Oh no, my friends, the Democratic Party is a family, and the family is united. Thank you, Senator Clinton, for your gracious comments and your willingness to continue to stand with this party. The infighting is beginning in the Republican Party.
John McCain is between a rock and a hard place. You KNOW he's in trouble when he's boldy and profusely praising Hillary Clinton (someone the Republicans worked to destroy for more than a decade) and is hiding from being seen in public with George Bush.
Now McSame's economic advisors are getting in on the act. What is it they have to say about George Bush's economy?
Douglas Holtz-Eakin said the only similarity between McCain's economic plan and Bush's is a commitment to keep taxes low.

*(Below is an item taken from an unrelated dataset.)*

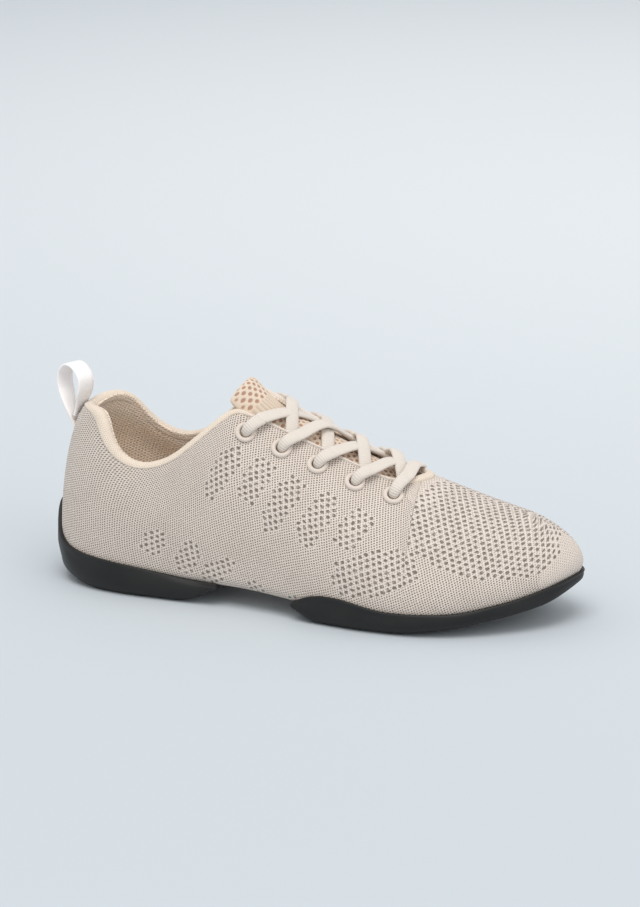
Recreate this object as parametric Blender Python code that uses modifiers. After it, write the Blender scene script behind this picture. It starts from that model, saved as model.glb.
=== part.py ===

``Sadly, it seems that is all President Bush understood in the economy,'' Holtz-Eakin said in an interview to be broadcast this weekend on Bloomberg Television's ``Conversations with Judy Woodruff.'' It is Barack Obama's budget plan, not Senator McCain's, that resembles Bush's policies, he said.
Here's where it gets ugly, if you're a Bush supporter, lovin' it if you're me:
'' ...It is Barack Obama's budget plan, not Senator McCain's, that resembles Bush's policies, he said.
``It's dedicated to the recent Bush tradition of spending money on everything,'' Holtz-Eakin said.
This is the latest and most aggressive effort by the McCain campaign to distance the candidate from the unpopular policies of Bush. Illinois Senator Obama has charged that a McCain victory in November would amount to a third Bush term on economics.
Now Barack Obama is the 'third term Bushie'? The desperation grows exponentially!!! Now, not only does McCain NOT want to be identified as a Bushie, his campaign wants to make Obama Bush's successor, believing it will damage Obama to be tied to Bush's economic plans. How will Bush and his loyalists react? I can't wait to find out. Will Holz-Eakin hav a job after today? Assuming that 'Foreclosure Phil' hasn't had him canned, might that be a sign that they're ready to admit what an utter disaster Bush has been? The question is, can McCain run from Bush, at this late stage in the game?
We'll pretend, for a moment, that McSame wasn't pushing the tax cuts and vowing to make make them permanent if he's elected. We'll pretend that he didn't vote with Bush on Bush's agenda 95% of the time. We'll pretend that McCain hasn't claimed that the economy isn't quite as bad as most seem to believe it is - that Bush's economy was making progress. What happens when confronted about his proposed budget from objective reviewers:
``That plan, when appropriately phased in, as it has always been intended to be, will bring the budget to balance by the end of his first term,'' he said. Budget watchdog groups such as the Concord Coalition in Washington have said that's unlikely because of a large imbalance between the size of the tax cuts McCain proposes and the spending reductions he cites to offset them.
What is the response?
Holtz-Eakin said that those groups' analyses were based on ``incomplete information,'' and that they have since been provided with further details.
Delicious, the cannibalism begins. Former Republican Senator, Alan Simpson once said that Republicans eat their young. Apparently they eat them full grown, too! Which is the gift that keeps giving, John McCain or George Bush? Both? That's what I thought, too!